While the harder difficulties offer more difficult bullet patterns and tougher enemies, they don’t change patterns or appear in bigger swarms during the levels, so armor is basically a must that eventually (and by design) saps most of the challenge out of most boss fights, and one wonders why they didn’t use more enemies, since they were lifting them from 4.1 anyway, like the dragons or the good ol Hectors from EDF 3/2017?

Also, since it’s uses just the Pale Wing/Wing Diver class, this also limits the kind of weapons you’ll able to equip, though you get a decent amount imported over, 80 more or less, more than enough to have the usual ridiculous bug hunting fun you’d expect from an EDF game.

Apparently there are 6 extra missions to unlock, but i assume it will involve doing all the missions on Inferno without dying or some stupid shit like that, which i’m not that invested in doing here since there’s very little to see in general, even with the free Training DLC, but we’ll get to that soon.

Lennght aside, otherwise there aren’t huge flaws, the controls are good, the enemies that will start shooting at you will be highlighted to distinguish them from the ones that won’t, so it’s not complete unreadable chaos, it’s not insane “pop a blood vessel” bullet hell difficult, it’s doable even if you aren’t too big on these… with some practice, but it’s doable, you even get a mid-stage bonus bout where you can score extra HP items and even rare item crates drop if you do well enough, and you can actually decide to start the stage from the beginning, from the middle or the final boss section once you reach it on that difficulty setting.

You just wish there was more to it in every sense of the way, maybe have a 2 player option or online co-op or something, or any proper secondary mode… that is, until they released the free DLC “Training Mode”, quotations needed because it’s kinda that but actually not really.

while it teaches you some basics and tests your ability for the challenge posed by the harder difficulties, “Training Mode” it’s actually more of a challenge mode with diverse tiers of missions, like avoiding all enemies without weapons, killing just a specific enemy, racking up a high enough combo, checkpoint races, killing a tough mini boss enemy within a limited runtime, etc.

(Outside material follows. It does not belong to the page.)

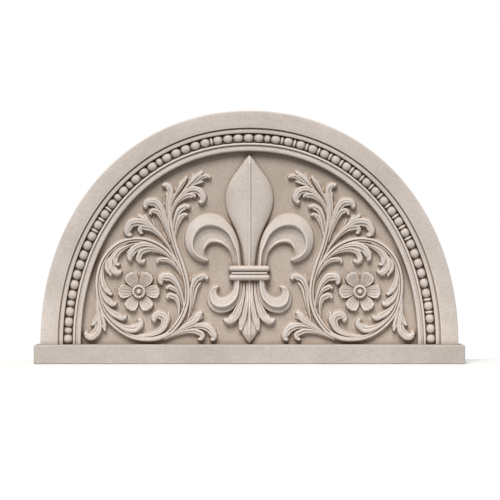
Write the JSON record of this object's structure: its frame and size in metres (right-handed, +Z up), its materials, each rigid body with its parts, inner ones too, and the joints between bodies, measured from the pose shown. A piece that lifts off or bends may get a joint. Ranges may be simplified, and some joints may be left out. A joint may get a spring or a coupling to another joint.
{
  "type": "tympanum panel",
  "caption": "Arched cast stone tympanum panel with a beaded frame, a fleur-de-lis between two leaf scrolls with rosettes, on a plain sill.",
  "frame": {"origin": "the middle of the sill's underside, the middle of the whole part's footprint", "axes": "+X to the right as the carved face is seen, +Y from the carved face to the back, +Z up; the carved face looks along -Y"},
  "size_m": [1.2, 0.09, 0.7063],
  "materials": {
    "cast_stone": "matte, fine grained, weathered beige cast stone, brown in the recesses",
    "sill_stone": "matte, fine grained beige cast stone, paler on its rounded edges"
  },
  "bodies": {
    "root": {"tympanum_panel": "cast_stone", "base_sill": "sill_stone"}
  },
  "joints": []
}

It’s very nice and it helps address a bit the “content famine”, even more since it’s free DLC, but it can’t quite fix the fact there’s very little content (which is strange since EDF games are packed with missions, even if they reuse the same 7 big areas and the enemies over and over) to even replay and grind on, making it feel very repetitive even by EDF standard, and it was kind of hard sell for 20 bucks MSRP, which at the time could get you the base EDF 4.1 game on Steam.

Overall, EDF 4.1 Wing Diver The Shooter is not bad but it’s too famished, even if it was just meant to bide time leading up to Sandlot releasing Earth Defense Force 5, it’s okay and fans of the series that like the idea of a shmup spin-off will get some fun out of it…. but just get it when it goes on sale.